Requirements —
Repeat, exactly, the run of lines that opens with the line containing "front_loop();" and closes with the line containing "return Vector(((x - MID_X)", and leave all other lines out.

Entries supplied —
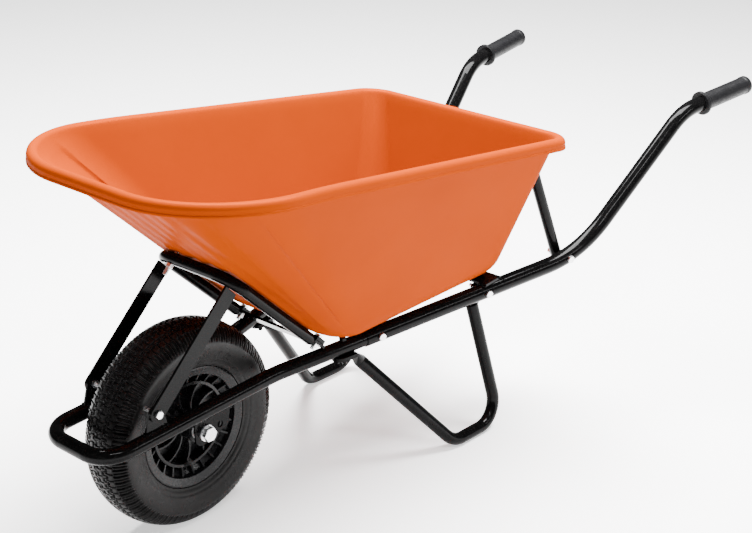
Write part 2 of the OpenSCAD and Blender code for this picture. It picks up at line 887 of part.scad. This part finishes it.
// Half of the rim's cross-section, from the web out to one flange
module rim_section()
    polygon([[well_r, 0], [well_r, 14], [seat_r - 1, 21], [seat_r, rim_w / 2 - 8], [seat_r + 2, rim_w / 2 - 5],
        [flange_r - 1, rim_w / 2 - 3.5], [flange_r, rim_w / 2 - 1.5], [flange_r - 1, rim_w / 2],
        [flange_r - 3, rim_w / 2], [seat_r - rim_t, rim_w / 2 - 4], [seat_r - rim_t - 1, 23],
        [well_r - rim_t, 16], [well_r - rim_t, 4], [mid_ring_r, 4], [mid_ring_r, 24], [mid_ring_r - 5, 24],
        [mid_ring_r - 5, 4], [hub_r + 4, 4], [hub_r, 12], [hub_r, hub_half], [bearing_or + 0.05, hub_half],
        [bearing_or + 0.05, hub_half - bearing_w - 0.1], [14, hub_half - bearing_w - 0.1], [14, 0]]);

module rim()
    color("#1c1c1c")
    on_axle()
        difference() {
            union() {
                rotate_extrude() {
                    rim_section();
                    mirror([0, 1])
                        rim_section();
                }
                for (i = [0 : short_ribs - 1])
                    rotate([0, 0, i * 360 / short_ribs])
                        short_rib();
                for (i = [0 : main_ribs - 1])
                    rotate([0, 0, i * 360 / main_ribs])
                        curved_rib();
            }
            in_valve_line()
                translate([0, 0, -8])
                    cylinder(r = 6.5, h = 60);
        }

// A short radial rib on each face, between middle ring and barrel
rib_t = 3;
module short_rib()
    rotate([90, 0, 0])
        linear_extrude(rib_t, center = true)
            for (side = [0, 1])
                mirror([0, side])
                    polygon([[mid_ring_r - 1, 3], [mid_ring_r - 1, 22], [seat_r - rim_t + 1, 30],
                        [seat_r - rim_t - 0.5, 23], [well_r - rim_t + 1, 16.5], [well_r - rim_t + 1, 3]]);

// A rib bowed between hub and middle ring
rib_bow = 40;
module curved_rib()
    translate([0, 0, -20])
        linear_extrude(40)
            intersection() {
                translate([(hub_r + mid_ring_r) / 2 - 2, -rib_bow])
                    difference() {
                        circle(r = 50);
                        circle(r = 50 - rib_t);
                    }
                difference() {
                    circle(r = mid_ring_r - 4);
                    circle(r = hub_r - 1);
                    translate([-100, -200])
                        square([200, 200 - 2]);
                }
            }

// A half outline from the middle plane and back to it, closed with its own mirror image
function both_ways(half) =
    concat(half, [for (i = [len(half) - 2 : -1 : 1]) [half[i].x, -half[i].y]]);

// Tyre: casing, beads and tread, with a tread groove on each shoulder
module tyre()
    color("#202020")
    on_axle()
        rotate_extrude()
            polygon(both_ways([[tyre_r, 0], [tyre_r - 1, 16], [tyre_r - 4, 30], [tyre_r - 8, 40], [tyre_r - 15, 48],
                        [tyre_r - 22, 51], [tyre_r - 38, tyre_w / 2], [tyre_r - 52, 51], [tyre_r - 64, 46],
                        [tyre_r - 74, 38.5], [flange_r + 0.5, rim_w / 2 + 0.5], [flange_r + 0.6, rim_w / 2 - 4],
                        [seat_r + 3, rim_w / 2 - 5.6], [seat_r + 0.3, rim_w / 2 - 9], [seat_r + 0.3, 20],
                        [seat_r + 6, 20], [flange_r + 6, 30], [tyre_r - 64, 38], [tyre_r - 52, 44],
                        [tyre_r - 38, 45], [tyre_r - 20, 42], [tyre_r - 12, 28], [tyre_r - 10, 0]]));

// Inflated tube filling the casing, drawn as two halves that meet on the middle plane
module inner_tube()
    color("#101010")
    on_axle()
        rotate_extrude()
            for (side = [0, 1])
                mirror([0, side])
                    polygon([[tyre_r - 11, 0], [tyre_r - 13, 27], [tyre_r - 21, 41], [tyre_r - 38, 44],
                        [tyre_r - 52, 43], [tyre_r - 64, 37], [flange_r + 5, 29], [seat_r + 5, 18.5], [well_r + 1, 13],
                        [well_r + 1, 0], [well_r + 3, 0], [well_r + 3, 12], [seat_r + 6, 17], [flange_r + 5, 26],
                        [tyre_r - 64, 34], [tyre_r - 52, 40], [tyre_r - 38, 41], [tyre_r - 22, 38],
                        [tyre_r - 15, 26], [tyre_r - 13, 0]]);

// Along the valve, which leans out of the rim's well towards the left
module in_valve_line()
    rotate([0, 0, valve_angle])
        translate([well_r - 2.5, 0, 11])
            rotate([0, -45, 0])
                children();
module valve_stem()
    color("#151515")
    on_axle()
        in_valve_line()
            cylinder(d = valve_d, h = valve_len);
module valve_cap()
    color("#0d0d0d")
    on_axle()
        in_valve_line()
            translate([0, 0, valve_len + 0.1])
                cylinder(d = cap_d, h = cap_len);

front_loop();
left_handle();
right_handle();
left_grip();
right_grip();
left_leg();
right_leg();
front_hoop();
left_strap();
right_strap();
left_strap_tab();
right_strap_tab();
left_axle_plate();
right_axle_plate();
front_cross_bar();
rear_cross_plate();
left_stay();
right_stay();
tray();
sleeve_bolts();
sleeve_nuts();
leg_bolts();
leg_nuts();
rear_joint_bolts();
rear_joint_nuts();
stay_foot_bolts();
stay_foot_nuts();
stay_top_bolts();
stay_top_nuts();
strap_bolts();
strap_nuts();
hoop_end_bolts();
hoop_end_nuts();
hoop_tray_bolt();
hoop_tray_nut();
floor_bolts();
floor_nuts();
axle_bolt();
axle_nut();
axle_washers();
left_spacer();
right_spacer();
bearing_spacer();
left_inner_race();
right_inner_race();
left_outer_race();
right_outer_race();
left_balls();
right_balls();
rim();
tyre();
inner_tube();
valve_stem();
valve_cap();
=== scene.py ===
import json
import math

import bpy
import numpy as np
from mathutils import Matrix, Vector


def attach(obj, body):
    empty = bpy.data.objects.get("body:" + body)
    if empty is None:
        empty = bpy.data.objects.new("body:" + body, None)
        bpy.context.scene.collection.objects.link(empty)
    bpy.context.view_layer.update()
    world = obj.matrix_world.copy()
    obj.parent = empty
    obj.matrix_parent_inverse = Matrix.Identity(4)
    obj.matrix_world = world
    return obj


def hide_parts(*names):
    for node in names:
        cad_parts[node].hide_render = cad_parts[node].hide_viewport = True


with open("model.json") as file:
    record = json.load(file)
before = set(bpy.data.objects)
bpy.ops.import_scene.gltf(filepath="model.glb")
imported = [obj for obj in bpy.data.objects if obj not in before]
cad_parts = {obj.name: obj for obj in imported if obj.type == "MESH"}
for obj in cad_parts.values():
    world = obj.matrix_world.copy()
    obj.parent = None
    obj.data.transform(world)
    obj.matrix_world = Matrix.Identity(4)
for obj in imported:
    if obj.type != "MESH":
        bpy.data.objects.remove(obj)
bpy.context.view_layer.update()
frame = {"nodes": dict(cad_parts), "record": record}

# The CAD's own lengths are in mm from the axle; the frame's origin is MID_X behind it.
MID_X = 550.45
AXLE_Z = 190.0


def at(x, y, z):
    return Vector(((x - MID_X) / 1000, y / 1000, z / 1000))


# ---------------------------------------------------------------- materials


def noise(tree, place, scale, detail=4.0, rough=0.55):
    coords = tree.nodes.new("ShaderNodeTexCoord")
    made = tree.nodes.new("ShaderNodeTexNoise")
    made.location = place
    made.inputs["Scale"].default_value = scale
    made.inputs["Detail"].default_value = detail
    made.inputs["Roughness"].default_value = rough
    tree.links.new(coords.outputs["Object"], made.inputs["Vector"])
    return made


def ranged(tree, source, low, high, start=0.3, end=0.7):
    made = tree.nodes.new("ShaderNodeMapRange")
    made.inputs["From Min"].default_value = start
    made.inputs["From Max"].default_value = end
    made.inputs["To Min"].default_value = low
    made.inputs["To Max"].default_value = high
    tree.links.new(source, made.inputs["Value"])
    return made.outputs["Result"]


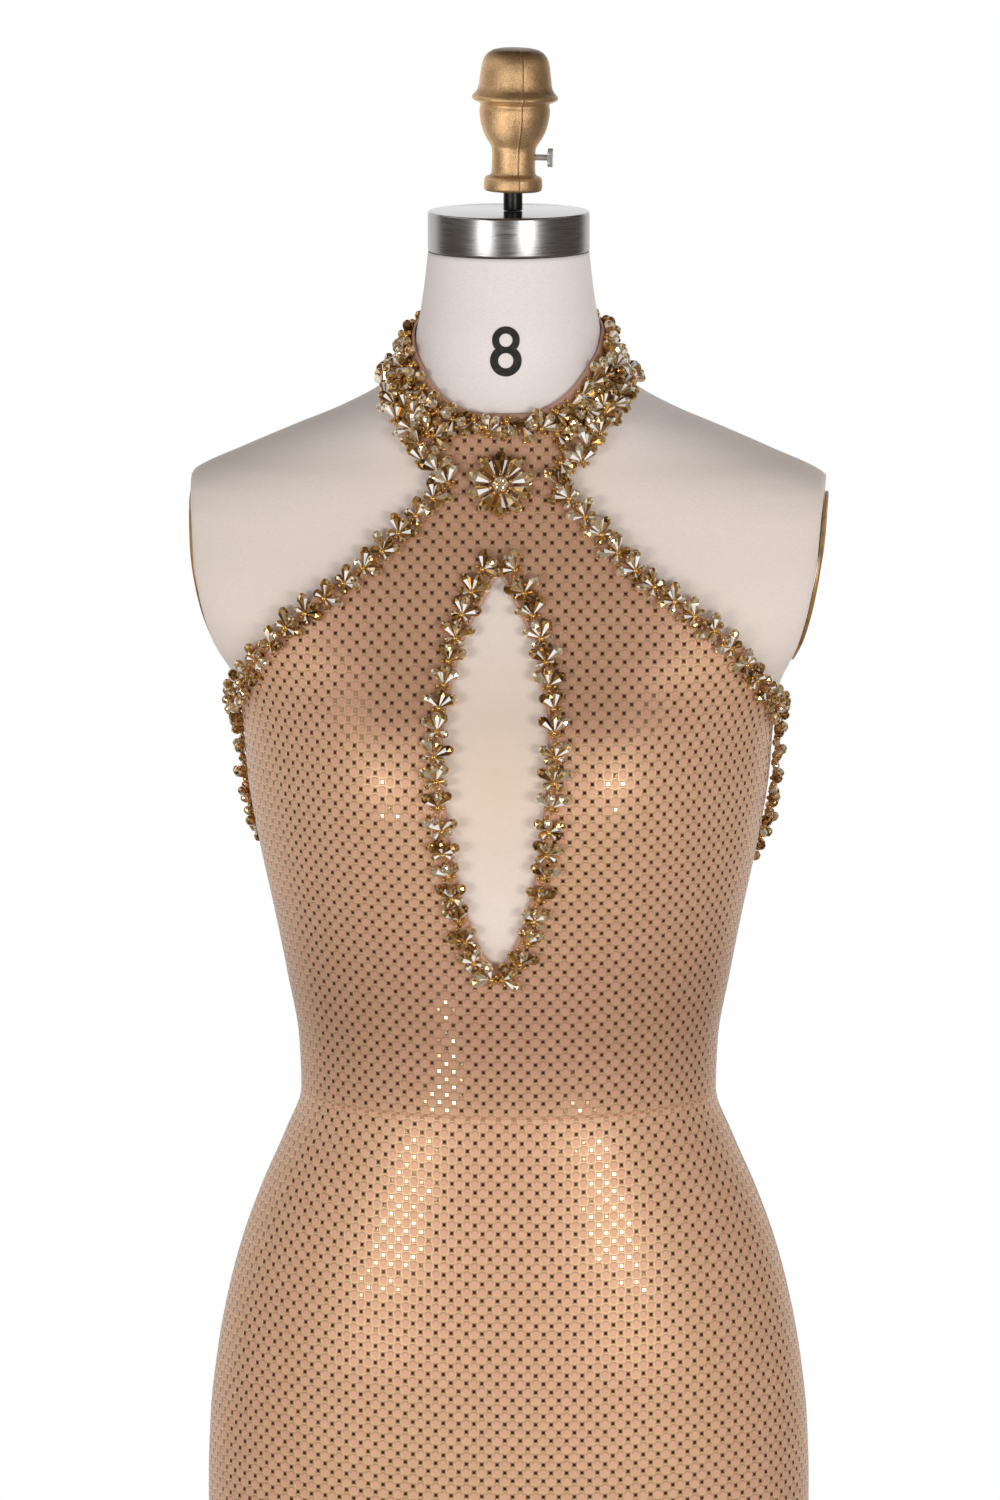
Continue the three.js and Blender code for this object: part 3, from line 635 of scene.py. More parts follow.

Exercise response —
front_loop();
left_handle();
right_handle();
left_grip();
right_grip();
left_leg();
right_leg();
front_hoop();
left_strap();
right_strap();
left_strap_tab();
right_strap_tab();
left_axle_plate();
right_axle_plate();
front_cross_bar();
rear_cross_plate();
left_stay();
right_stay();
tray();
sleeve_bolts();
sleeve_nuts();
leg_bolts();
leg_nuts();
rear_joint_bolts();
rear_joint_nuts();
stay_foot_bolts();
stay_foot_nuts();
stay_top_bolts();
stay_top_nuts();
strap_bolts();
strap_nuts();
hoop_end_bolts();
hoop_end_nuts();
hoop_tray_bolt();
hoop_tray_nut();
floor_bolts();
floor_nuts();
axle_bolt();
axle_nut();
axle_washers();
left_spacer();
right_spacer();
bearing_spacer();
left_inner_race();
right_inner_race();
left_outer_race();
right_outer_race();
left_balls();
right_balls();
rim();
tyre();
inner_tube();
valve_stem();
valve_cap();
=== scene.py ===
import json
import math

import bpy
import numpy as np
from mathutils import Matrix, Vector


def attach(obj, body):
    empty = bpy.data.objects.get("body:" + body)
    if empty is None:
        empty = bpy.data.objects.new("body:" + body, None)
        bpy.context.scene.collection.objects.link(empty)
    bpy.context.view_layer.update()
    world = obj.matrix_world.copy()
    obj.parent = empty
    obj.matrix_parent_inverse = Matrix.Identity(4)
    obj.matrix_world = world
    return obj


def hide_parts(*names):
    for node in names:
        cad_parts[node].hide_render = cad_parts[node].hide_viewport = True


with open("model.json") as file:
    record = json.load(file)
before = set(bpy.data.objects)
bpy.ops.import_scene.gltf(filepath="model.glb")
imported = [obj for obj in bpy.data.objects if obj not in before]
cad_parts = {obj.name: obj for obj in imported if obj.type == "MESH"}
for obj in cad_parts.values():
    world = obj.matrix_world.copy()
    obj.parent = None
    obj.data.transform(world)
    obj.matrix_world = Matrix.Identity(4)
for obj in imported:
    if obj.type != "MESH":
        bpy.data.objects.remove(obj)
bpy.context.view_layer.update()
frame = {"nodes": dict(cad_parts), "record": record}

# The CAD's own lengths are in mm from the axle; the frame's origin is MID_X behind it.
MID_X = 550.45
AXLE_Z = 190.0


def at(x, y, z):
    return Vector(((x - MID_X) / 1000, y / 1000, z / 1000))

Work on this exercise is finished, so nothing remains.